Ricordo, con timore reverenziale, la donnina addetta alla griglia, quasi minuscola di fronte all’enorme focolare dove gestiva un centinaio di comande contemporaneamente. Continuo a ordinare e a commuovermi per l’onesta bontà delle pappardelle al ragù, del risotto ai funghi e del coniglio arrosto, il mio preferito. L’altro porto sicuro, speculare, perché in via Mazzini, all’interno della cerchia cittadina, è senz’altro L’Agania, l’antica osteria dei memorabili fegatelli, con la fila fissa dei clienti in attesa ieri come oggi.



Ai tempi, si diceva “andiamo a mangiare dal Topo” ed era una scelta obbligata e un po’ paurosa per i modi rissosi dell’oste.
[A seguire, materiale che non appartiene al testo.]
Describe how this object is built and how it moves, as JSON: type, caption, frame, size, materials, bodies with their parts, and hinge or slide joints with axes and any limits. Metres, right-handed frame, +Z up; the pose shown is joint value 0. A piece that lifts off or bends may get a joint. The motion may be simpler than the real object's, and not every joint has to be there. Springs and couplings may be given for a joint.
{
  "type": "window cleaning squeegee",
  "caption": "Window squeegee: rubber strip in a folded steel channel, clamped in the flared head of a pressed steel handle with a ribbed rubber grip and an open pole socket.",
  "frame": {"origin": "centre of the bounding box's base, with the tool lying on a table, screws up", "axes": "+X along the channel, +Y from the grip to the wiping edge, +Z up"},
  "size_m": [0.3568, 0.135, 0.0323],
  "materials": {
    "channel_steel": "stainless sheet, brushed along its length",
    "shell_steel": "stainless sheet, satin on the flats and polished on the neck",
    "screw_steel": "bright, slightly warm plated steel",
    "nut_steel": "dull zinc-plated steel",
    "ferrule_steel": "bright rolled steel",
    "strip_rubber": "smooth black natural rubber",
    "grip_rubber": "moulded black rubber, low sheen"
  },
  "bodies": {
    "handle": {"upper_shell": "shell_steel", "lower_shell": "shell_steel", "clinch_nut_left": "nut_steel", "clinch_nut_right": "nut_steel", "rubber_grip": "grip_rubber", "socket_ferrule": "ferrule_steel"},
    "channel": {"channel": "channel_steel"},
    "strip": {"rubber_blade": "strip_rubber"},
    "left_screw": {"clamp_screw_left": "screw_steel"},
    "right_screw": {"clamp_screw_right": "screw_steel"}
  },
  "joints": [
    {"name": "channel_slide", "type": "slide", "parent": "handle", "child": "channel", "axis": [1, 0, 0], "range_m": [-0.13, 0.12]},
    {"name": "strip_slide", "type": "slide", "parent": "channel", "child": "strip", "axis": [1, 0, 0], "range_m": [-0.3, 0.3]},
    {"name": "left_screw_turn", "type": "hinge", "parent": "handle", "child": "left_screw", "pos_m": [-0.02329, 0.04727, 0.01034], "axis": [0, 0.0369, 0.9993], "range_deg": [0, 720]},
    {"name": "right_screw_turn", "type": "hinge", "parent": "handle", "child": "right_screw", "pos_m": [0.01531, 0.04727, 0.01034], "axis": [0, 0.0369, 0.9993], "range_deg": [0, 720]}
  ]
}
Adesso, sono rimasti la moglie Gabriella e i figli a ingentilire quel lato schietto che è sempre stata la prerogativa della tavola dell’Agania. Tuttora, passare la porta è come sedersi a teatro, assistere a una rappresentazione in dialetto, dove partono giudizi fulminei e frasi incomprensibili a chi non nasce aretino. Per il Topo, anima dell’osteria, valeva l’espressione con cui Dante omaggiò gli aretini: botoli ringhiosi. Gente del fare, di un orgoglio smisurato, che col tempo hanno smussato i problemi di comunicazione, facendo del proprio istinto riservato un’ulteriore prova di serietà. Ai miei viaggiatori del cuore offro soprattutto la possibilità di camminare nella storia, visitando il Duomo di Arezzo, il Museo Civico, Casa Vasari, Casa Petrarca, piene ambedue della presenza carismatica dei loro antichi proprietari, senza sorvolare sull’importante Fiera dell’Antiquariato e, naturalmente, ciò che ruota attorno alla Giostra del Saracino (con la i!) che contrappone i quattro quartieri della città in una prova cavalleresca di inossidabile maestria.
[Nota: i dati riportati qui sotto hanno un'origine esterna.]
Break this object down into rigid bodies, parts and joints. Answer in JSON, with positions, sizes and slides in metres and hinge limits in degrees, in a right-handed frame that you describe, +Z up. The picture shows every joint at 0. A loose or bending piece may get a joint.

Il quartiere di Porta Crucifera e Lucia Fioroni
Non potevo, quindi, esimermi dal raccontare in prima persona il mio quartiere, Porta Crucifera, detto anche Colcitrone, e il mestiere del sommo falegname: quel Francesco Conti che ogni anno, due volte l’anno, pialla la lancia cerimoniale che andrà ai vincitori della Giostra.
Ma Arezzo, è anche e soprattutto una persona che, a vent’anni, mi ha guidato nell’arte mai scontata del saper bere e mangiare. Parlo di Lucia Fioroni che fino a poco tempo fa teneva la barra della Torre del Gnicche. Locale tradizionale, foderato di etichette, oggi scomparso. Autrice di una torta di riso celestiale. Per fortuna, ce l’ho ancora al mio fianco in questo personale itinerario tanto ideale quanto concreto dove nostalgia, felicità e consapevolezza si ritagliano tutte un posto d’onore.
Oggi, il difficile testimone di locale per saggi bevitori lo ha raccolto, sempre in Piazza Grande, sotto le volte del loggiato del Vasari, Gabbo Cave à Vin, dove ho il piacere di organizzare una cena a quattro mani con il titolare Gabriele Mori e Riccardo Canella, cuoco di molte e ubique competenze. Insieme, propongono un menu aretino in stile contemporaneo.


A casa mia fa, infine, una deviazione importante a Siena e nei suoi dintorni, immergendosi nell’atmosfera epica della città del Palio dove risulta monumentale anche l’ottocentesca Drogheria Manganelli, spezie e delicatezze allineate in vecchi scaffali. Faremo, poi, un inchino alla cittadina che ha fatto grande la Toscana con vini che sono icone mondiali.
A Montalcino, i miei ospiti visiteranno Argiano, una cantina e una dimora dove la bellezza s’incarna negli edifici storici, risalenti alla villa cinquecentesca della famiglia senese Pecci e nel giardino all’italiana, misura di natura ed eleganza.
Solo la sopravvivenza di posti così, restaurati magnificamente e vivi, mi spingono a far bene il mio mestiere e a condividerne i frutti miracolosi.